Comment 23 Dov Grobgeld 2015-08-21 14:04:36 UTC
Much much better! Thanks! But... If the last character in the line (first character on the left) is punctuation character, then that character is not left aligned to the left margin, but there a white space like a space character to the left of it.
Comment 24 Behdad Esfahbod 2015-08-21 14:13:34 UTC
Can't repro.  pango-view command or screenshot?
Comment 25 Behdad Esfahbod 2015-08-21 14:14:09 UTC
ok changing paragraph to ltr, everything breaks :))
Comment 26 Behdad Esfahbod 2015-08-21 15:28:26 UTC
Ok, please try again...
Comment 27 Dov Grobgeld 2015-08-22 19:47:37 UTC
Created attachment 309871 [details]
Animated gif showing the difference before and after the patch

Yeah! Now it is finally working as it should.
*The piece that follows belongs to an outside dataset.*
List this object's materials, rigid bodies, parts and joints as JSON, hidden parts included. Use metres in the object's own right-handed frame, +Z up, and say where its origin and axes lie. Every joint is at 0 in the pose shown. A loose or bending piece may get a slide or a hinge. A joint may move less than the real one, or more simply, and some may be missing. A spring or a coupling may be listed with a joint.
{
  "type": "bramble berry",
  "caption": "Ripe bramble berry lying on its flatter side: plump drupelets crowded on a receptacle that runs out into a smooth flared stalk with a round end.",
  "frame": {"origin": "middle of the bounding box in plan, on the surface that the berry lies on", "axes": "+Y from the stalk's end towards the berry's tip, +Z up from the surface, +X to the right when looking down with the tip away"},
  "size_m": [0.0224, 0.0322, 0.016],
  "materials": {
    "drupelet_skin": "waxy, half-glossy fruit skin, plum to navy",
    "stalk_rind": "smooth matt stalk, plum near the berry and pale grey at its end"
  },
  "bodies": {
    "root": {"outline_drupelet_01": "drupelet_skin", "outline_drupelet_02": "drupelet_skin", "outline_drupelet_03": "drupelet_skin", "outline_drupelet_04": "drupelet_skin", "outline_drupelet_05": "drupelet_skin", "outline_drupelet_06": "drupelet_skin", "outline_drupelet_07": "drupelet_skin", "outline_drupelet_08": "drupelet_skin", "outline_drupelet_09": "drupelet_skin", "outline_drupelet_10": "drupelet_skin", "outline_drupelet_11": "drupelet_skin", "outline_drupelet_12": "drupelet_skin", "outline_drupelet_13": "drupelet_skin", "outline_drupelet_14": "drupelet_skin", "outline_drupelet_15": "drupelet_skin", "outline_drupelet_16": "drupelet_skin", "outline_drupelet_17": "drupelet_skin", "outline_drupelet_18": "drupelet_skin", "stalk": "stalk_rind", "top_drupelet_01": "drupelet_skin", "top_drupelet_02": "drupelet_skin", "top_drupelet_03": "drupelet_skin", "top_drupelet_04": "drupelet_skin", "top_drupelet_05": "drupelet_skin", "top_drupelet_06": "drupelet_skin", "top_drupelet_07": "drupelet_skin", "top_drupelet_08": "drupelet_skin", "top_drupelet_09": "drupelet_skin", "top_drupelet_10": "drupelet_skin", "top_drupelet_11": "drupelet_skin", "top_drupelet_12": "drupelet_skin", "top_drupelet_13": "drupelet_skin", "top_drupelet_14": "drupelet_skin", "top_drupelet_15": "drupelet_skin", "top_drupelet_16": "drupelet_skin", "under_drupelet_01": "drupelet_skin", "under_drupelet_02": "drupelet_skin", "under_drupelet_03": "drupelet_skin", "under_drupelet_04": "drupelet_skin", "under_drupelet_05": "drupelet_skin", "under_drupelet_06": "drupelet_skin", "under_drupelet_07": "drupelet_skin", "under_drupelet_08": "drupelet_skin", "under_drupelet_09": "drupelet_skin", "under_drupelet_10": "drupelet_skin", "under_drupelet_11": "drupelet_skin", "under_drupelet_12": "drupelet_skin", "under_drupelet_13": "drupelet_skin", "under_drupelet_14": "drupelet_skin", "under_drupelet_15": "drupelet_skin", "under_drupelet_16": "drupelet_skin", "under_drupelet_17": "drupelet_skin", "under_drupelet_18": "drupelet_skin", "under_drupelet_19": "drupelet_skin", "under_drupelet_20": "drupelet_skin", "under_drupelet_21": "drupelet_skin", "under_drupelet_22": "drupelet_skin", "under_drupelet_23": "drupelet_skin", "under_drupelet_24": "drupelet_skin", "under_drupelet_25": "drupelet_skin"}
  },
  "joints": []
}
The attached animated gif rendered from a pango markup version of the first few verses of "song of songs" shows the huge difference before and after the latest changes.

Now, if instead of inserting spaces we could widen certain characters like kashida in Arabic... ;-)

Thanks, Behdad.
Comment 28 Behdad Esfahbod 2015-08-23 17:42:32 UTC
Thanks Dov.  I don't know the script so can't appreciate the difference!  But true justification is part of my plan for the next few years!
Comment 29 Dov Grobgeld 2015-08-23 18:10:08 UTC
Suffice it to say that before the fix there were arbitrary spaces inserted in the middle of words, that have now been fix. The final results is really as good as it gets for for Hebrew.

Regarding kashidas, they are not used in modern Hebrew at all, but they are used in the handwritten bible scrolls and were used in old praying books. It would be a neat exercise to build a font and a the necessary justification logics to support it, but if nobody even complained that normal justification was broken in pandas for eight years, nobody is likely to use kashida logics. But this is all totally unrelated to this fixed bug.